Convection‐Permitting Model (CPM) simulations of the Central United States climate for the summer of 2011 are studied to understand the causes of warm biases in 2‐m air temperature (T2m) and related underestimates of precipitation including that from mesoscale convective systems (MCSs). Based on 10 CPM simulations and 9 coarser‐resolution model simulations, we quantify contributions from evaporative fraction (EF) and radiation to the T2m bias with both types of models overestimating T2m largely because they underestimate EF. The performance of CPMs in capturing MCS characteristics (frequency, rainfall, propagation) varies. The pre‐summer precipitation bias has large correlation with mean summertime T2m bias but the relationship between summertime MCS mean rainfall bias and T2m bias is non‐monotonic. Analysis of lifting condensation level deficit and convective available potential energy suggests that models with T2m warm biases and low EF have too dry and stable boundary layers, inhibiting the formation of clouds, precipitation and MCSs. Among the CPMs with differing model formulations (e.g., transpiration, infiltration, cloud macrophysics and microphysics), evidence suggests that altering the land‐surface model is more effective than altering the atmospheric model in reducing T2m biases.
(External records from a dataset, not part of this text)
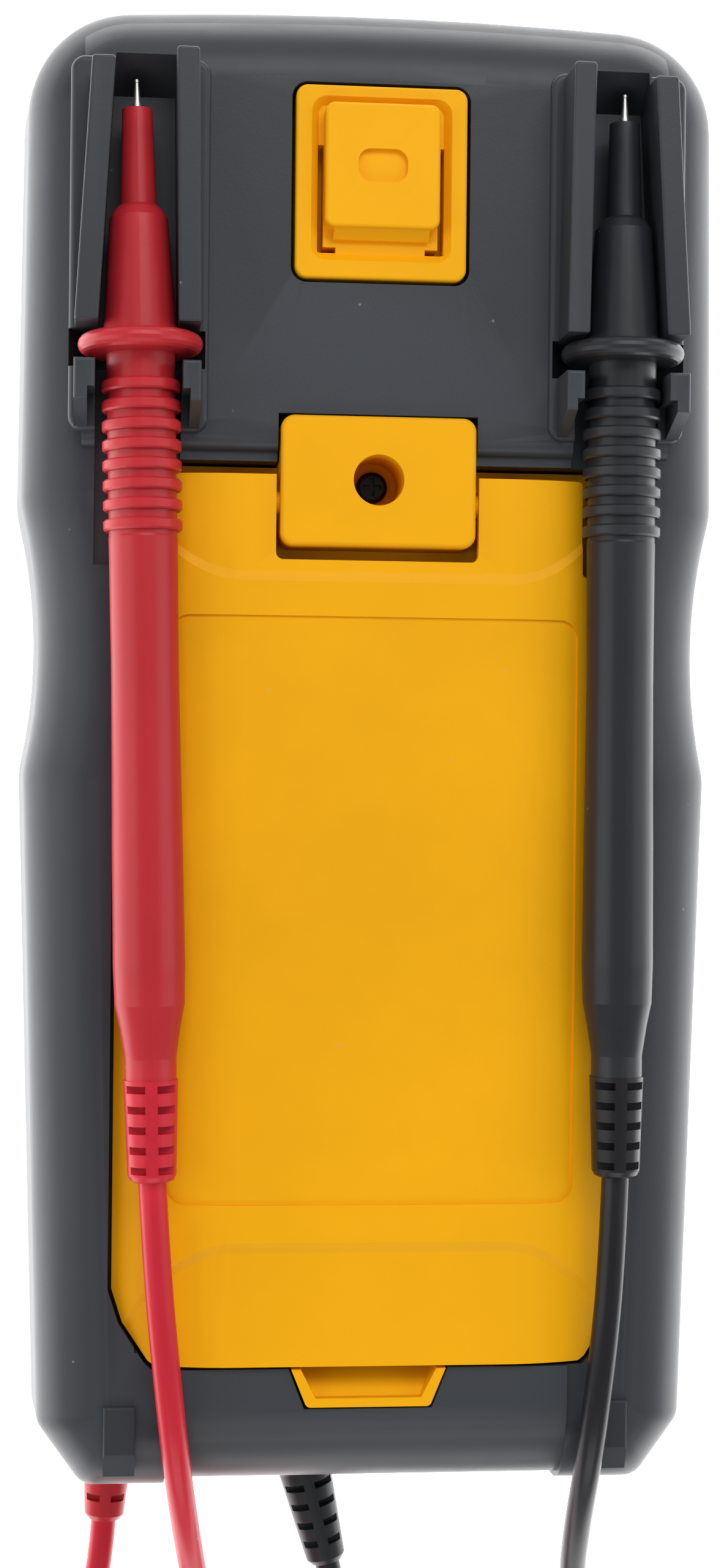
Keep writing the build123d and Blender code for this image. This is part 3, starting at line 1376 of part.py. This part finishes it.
def probe_profile():
    """(distance, radius) outline of a probe's body from its nose to its tail."""
    outline = [
        (tip_length, 0),
        (tip_length, 2.0),
        (nose_end, 2.4),
        (nose_end + 0.5, 3.1),
        (nose_end + 1.7, 3.85),
        (guard_start, cone_radius),
    ]
    rim_steps = 8
    for step in range(rim_steps + 1):
        angle = math.pi * (1 - step / rim_steps)
        along = (guard_start + guard_end) / 2 + guard_round * math.cos(angle)
        outline.append((along, guard_radius - guard_round * (1 - math.sin(angle))))
    outline.append((guard_end, core_radius))
    for index in range(grip_rings):
        start = grip_start + index * grip_pitch
        outline.append((start, core_radius))
        outline.append((start, grip_radius - 0.25))
        outline.append((start + 0.25, grip_radius))
        outline.append((start + grip_length - 0.25, grip_radius))
        outline.append((start + grip_length, grip_radius - 0.25))
        outline.append((start + grip_length, core_radius))
    outline += [
        (barrel_start, core_radius),
        (barrel_start + 0.3, 4.55),
        (78.0, 4.45),
        (100.0, 4.65),
        (neck_start - 6, 4.75),
        (neck_start - 1, 4.6),
        (neck_start + 2, 4.0),
        (neck_end, 3.4),
        (relief_start, 3.4),
        (relief_start, 0),
    ]
    return outline


for colour, lead in leads.items():
    tip = Vector(*lead["tip"])
    axis = direction(lead["tip"], lead["tail"])
    rod_end = tip_length + rod_inside

    with BuildPart() as probe_body:
        add(turned(tip, axis, probe_profile()))
        rod_bore = [(0, 0), (0, rod_radius), (rod_end, rod_radius), (rod_end, 0)]
        add(turned(tip, axis, rod_bore), mode=Mode.SUBTRACT)
    save(probe_body, f"{colour}_probe_body")

    with BuildPart() as probe_tip:
        rod = [
            (0, 0),
            (0.15, tip_radius),
            (0.5, tip_radius),
            (0.6, tip_radius - 0.05),
            (tip_taper_end, rod_radius - 0.1),
            (tip_taper_end, rod_radius),
            (rod_end, rod_radius),
            (rod_end, 0),
        ]
        add(turned(tip, axis, rod))
    save(probe_tip, f"{colour}_probe_tip")

    with BuildPart() as probe_strain_relief:
        relief_end = relief_start + relief_length
        relief = [
            (relief_start, 0),
            (relief_start, 3.6),
            (relief_end - 0.9, 3.2),
            (relief_end - 0.3, 2.9),
            (relief_end, 2.3),
            (relief_end, 0),
        ]
        add(turned(tip, axis, relief))
        first_slot = relief_start + 0.6
        starts = [first_slot + index * relief_slot_pitch for index in range(relief_slots)]
        add(relief_pockets(tip, axis, starts, 1.6), mode=Mode.SUBTRACT)
    save(probe_strain_relief, f"{colour}_probe_strain_relief")

    turn = math.radians(lead["plug_turn"])
    jack_x, jack_y = lead["jack"]
    plug_origin = Vector(jack_x, jack_y, plug_axis_z)
    plug_axis = Vector(math.sin(turn), -math.cos(turn), 0)
    with BuildPart() as plug_body:
        barrel = [
            (-5.4, 0),
            (-5.4, 4.4),
            (-4.2, 5.6),
            (8.0, 5.6),
            (plug_relief_start - 2, 4.9),
            (plug_relief_start, 4.3),
            (plug_relief_start + 1, 3.9),
            (plug_length - 0.8, 2.9),
            (plug_length, 2.3),
            (plug_length, 0),
        ]
        add(turned(plug_origin, plug_axis, barrel))
        elbow_z = (plug_axis_z - plug_elbow_radius + 0.6, jack_face_z - 0.3)
        add(post(jack_x, jack_y, plug_elbow_radius, elbow_z))
        add(post(jack_x, jack_y, plug_collar_radius, (plug_axis_z, plug_collar_z)))
        starts = [plug_relief_start + 2.6 + index * 2.9 for index in range(4)]
        add(relief_pockets(plug_origin, plug_axis, starts, 1.5), mode=Mode.SUBTRACT)
        pin_z = (plug_axis_z, pin_top_z)
        add(post(jack_x, jack_y, pin_radius, pin_z), mode=Mode.SUBTRACT)
    save(plug_body, f"{colour}_plug_body")

    with BuildPart() as plug_pin:
        add(post(jack_x, jack_y, pin_radius, pin_z))
        fillet(plug_pin.faces().sort_by(Axis.Z)[-1].edges(), radius=0.8)
    save(plug_pin, f"{colour}_plug_pin")

    coil_x = lead["coil_x"]
    with BuildPart() as lead_coil:
        with BuildSketch(Plane.XZ.offset(-coil_centre_y)):
            with Locations((coil_x + coil_mean_radius, coil_section / 2)):
                RectangleRounded(coil_section, coil_section, cord_radius - 0.01)
        revolve(axis=Axis((coil_x, coil_centre_y, 0), (0, 0, 1)))
    save(lead_coil, f"{colour}_lead_coil")

    probe_end = tip + axis * (relief_start + relief_length + soft_gap)
    coil_in = coil_entry(coil_x, lead["probe_run_turn"], coil_section - cord_radius)
    probe_points = [tuple(probe_end), *lead["probe_run"], coil_in]
    with BuildPart() as lead_probe_run:
        add(cord_run(probe_points, f"{colour}_lead_probe_run"))
    save(lead_probe_run, f"{colour}_lead_probe_run")

    plug_end = plug_origin + plug_axis * plug_length
    coil_out = coil_entry(coil_x, lead["plug_run_turn"], cord_radius)
    plug_points = [tuple(plug_end), *lead["plug_run"], coil_out]
    with BuildPart() as lead_plug_run:
        add(cord_run(plug_points, f"{colour}_lead_plug_run"))
    save(lead_plug_run, f"{colour}_lead_plug_run")
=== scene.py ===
"""Visual model of the digital multimeter: camera, leads, materials and studio round its CAD frame."""
import json
import math

import bpy
from mathutils import Euler, Matrix, Vector


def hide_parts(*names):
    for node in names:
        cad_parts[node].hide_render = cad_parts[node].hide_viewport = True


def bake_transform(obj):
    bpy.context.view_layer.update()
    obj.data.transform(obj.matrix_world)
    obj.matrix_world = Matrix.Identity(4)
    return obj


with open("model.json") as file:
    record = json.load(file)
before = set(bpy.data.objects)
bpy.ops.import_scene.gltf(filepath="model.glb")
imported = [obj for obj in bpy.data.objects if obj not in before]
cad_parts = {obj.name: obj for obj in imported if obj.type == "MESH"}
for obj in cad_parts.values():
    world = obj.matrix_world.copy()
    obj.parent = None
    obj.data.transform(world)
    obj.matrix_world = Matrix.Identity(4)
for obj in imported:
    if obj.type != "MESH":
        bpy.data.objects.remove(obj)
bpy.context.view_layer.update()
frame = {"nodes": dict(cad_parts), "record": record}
nodes = frame["nodes"]
MM = 0.001

# ---- Camera -----------------------------------------------------------------------------------
FOCAL_PIXELS = 4200.0
FRAME_PIXELS = 2560.0
SENSOR_MM = 36.0
TILT_X, TILT_Y, TILT_Z = 0.001726, 0.101578, -0.010122
OFFSET_X, OFFSET_Y, DISTANCE = 3.04674, 92.967145, 342.69361
AIM_Y, AIM_Z = 88.2, 46.0
NEAR_CLIP = 0.01


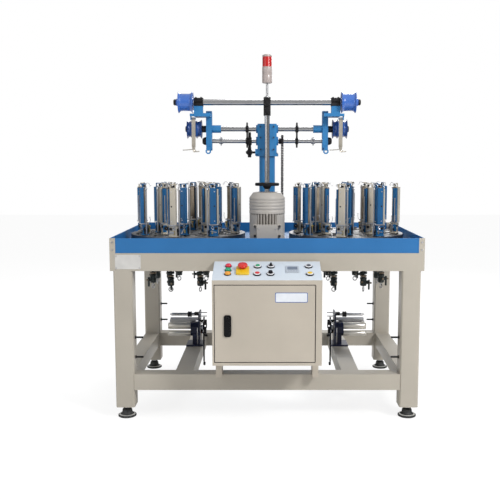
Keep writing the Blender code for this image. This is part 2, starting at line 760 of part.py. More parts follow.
def make_horn_gears():
    """Eight horn gears in each head; next to each other they turn opposite ways and swap carrier colours."""
    shape = horn_gear_shape()
    for polygon in shape.data.polygons:
        middle = polygon.center
        if middle.z > GUIDE_TOP + CARRIER_LIFT / 2:
            polygon.material_index = 1 if middle.x > 0 else 2
    steel = finish("horn_plate_steel", *STEEL)
    colours = (finish("carrier_blue", *CARRIER_BLUE), finish("carrier_silver", *CARRIER_SILVER))
    for material in (steel, *colours):
        shape.data.materials.append(material)
    shape.data.shade_smooth()
    shape.data.set_sharp_from_angle(angle=math.radians(35))
    for side_name, side in SIDES:
        for k, angle, centre in gear_places():
            gear = bpy.data.objects.new(f"horn_gear_{side_name}_{k + 1}", shape.data)
            gear.location = (side * HEAD_X + centre[0], HEAD_Y + centre[1], 0)
            gear.rotation_euler = (0, 0, angle)
            gear.parent = machine
            bpy.context.scene.collection.objects.link(gear)
            for slot in (1, 2):
                gear.material_slots[slot].link = "OBJECT"
                gear.material_slots[slot].material = colours[(k + slot + 1) % 2]
    bpy.data.objects.remove(shape, do_unlink=True)


def make_tower():
    """Column, gearbox housing, centre post with its clamp, cross tube and signal lamp."""
    half = COLUMN_SIDE / 2
    column = combine([
        bar((-half, half), (-half, half), (DRIVE_SEAT, COLUMN_TOP - GAP), COLUMN_EDGE),
        bar((-COLUMN_FOOT_WIDTH / 2, COLUMN_FOOT_WIDTH / 2), (-COLUMN_FOOT_DEPTH / 2, COLUMN_FOOT_DEPTH / 2),
            (DRIVE_SEAT, DRIVE_SEAT + COLUMN_FOOT_THICK), COLUMN_FOOT_EDGE),
    ])
    place("tower_column", column, BLUE, (0, COLUMN_Y, 0), round_piece=False)

    wide = HOUSING_WIDTH / 2
    deep = HOUSING_DEPTH / 2
    proud = wide + SHAFT_BOSS_PROUD
    through = wide + PINION_BOSS_PROUD + LAP
    pinion = (PINION_Y - COLUMN_Y, PINION_Z)
    housing = combine(
        [
            bar((-wide, wide), (-deep, deep), (COLUMN_TOP, HOUSING_TOP), HOUSING_EDGE),
            drum(HOUSING_FLANGE_RADIUS, COLUMN_TOP, COLUMN_TOP + HOUSING_FLANGE_THICK, sides=12),
            drum(UPPER_BOSS, -proud, proud, "X", (0, UPPER_Z), 8),
            drum(LOWER_BOSS, -proud, proud, "X", (0, LOWER_Z), 8),
            drum(PINION_BOSS, -wide - PINION_BOSS_PROUD, 0, "X", pinion, 8),
        ],
        [
            drum(running(UPPER_RADIUS, 12), -through, through, "X", (0, UPPER_Z), 12),
            drum(running(LOWER_RADIUS, 8), -through, through, "X", (0, LOWER_Z), 8),
            drum(running(STUB_RADIUS, 8), -through, STUB_DEPTH - wide, "X", pinion, 8),
        ],
    )
    place("gearbox_housing", housing, BLUE, (0, COLUMN_Y, 0))

    post = combine(
        [
            drum(POST_RADIUS, DRIVE_SEAT, CLAMP_BOTTOM + LAP, sides=12),
            drum(POST_FLANGE_RADIUS, DRIVE_SEAT, DRIVE_SEAT + POST_FLANGE_THICK, sides=12),
            bar((-CLAMP_WIDTH / 2, CLAMP_WIDTH / 2), (-CLAMP_DEPTH / 2, CLAMP_DEPTH / 2),
                (CLAMP_BOTTOM, CLAMP_TOP), CLAMP_EDGE),
        ],
        [drum(TUBE_RADIUS + GAP, -CLAMP_WIDTH, CLAMP_WIDTH, "X", (0, TUBE_Z), 10)],
    )
    place("centre_post", post, STEEL, (0, POST_Y, 0))

    solids = [drum(TUBE_RADIUS, -TUBE_HALF - LAP, TUBE_HALF + LAP, "X", (0, TUBE_Z), 10)]
    clamp = (TUBE_Z - END_CLAMP_BELOW, TUBE_Z + END_CLAMP_ABOVE)
    for _, side in SIDES:
        inner, outer = TUBE_HALF, TUBE_HALF + END_CLAMP
        solids.append(box((side * inner, side * outer), (-END_CLAMP_DEPTH / 2, END_CLAMP_DEPTH / 2), clamp))
        ends = sorted((side * (outer - LAP), side * (GUIDE_OUT + GAP + LAP)))
        solids.append(drum(AXLE_RADIUS, *ends, "X", (0, TUBE_Z), 12))
        ends = sorted((side * (GUIDE_OUT + GAP), side * (GUIDE_OUT + HUB_CAP_LENGTH)))
        solids.append(drum(HUB_CAP_RADIUS, *ends, "X", (0, TUBE_Z), 10))
    place("top_tube", combine(solids), STEEL, (0, POST_Y, 0))

    lamp = turned([
        (POLE_FOOT_RADIUS, CLAMP_TOP + GAP), (POLE_RADIUS, CLAMP_TOP + POLE_FOOT_HEIGHT),
        (POLE_RADIUS, LAMP_BASE), (LAMP_RADIUS, LAMP_BASE), (LAMP_RADIUS, LENS_BOTTOM),
        (LENS_RADIUS, LENS_BOTTOM),
        (LENS_RADIUS, LENS_TOP - LENS_EDGE), (LENS_RADIUS - LENS_EDGE, LENS_TOP),
    ], sides=12)
    place("signal_lamp", lamp, RED, (0, POST_Y, 0))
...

These results demonstrate that land‐atmosphere interactions play a very important role in determining the summertime climate of the Central United States.

Qin, Hongchen, Stephen A. Klein, Hsi‐Yen Ma, Kwinten Van Weverberg, Zhe Feng, Xiaodong Chen, Martin J. Best, et al. 2023. “Summertime Near‐Surface Temperature Biases Over The Central United States In Convection‐Permitting Simulations”. Journal Of Geophysical Research: Atmospheres 128 (22). American Geophysical Union (AGU). doi:10.1029/2023jd038624.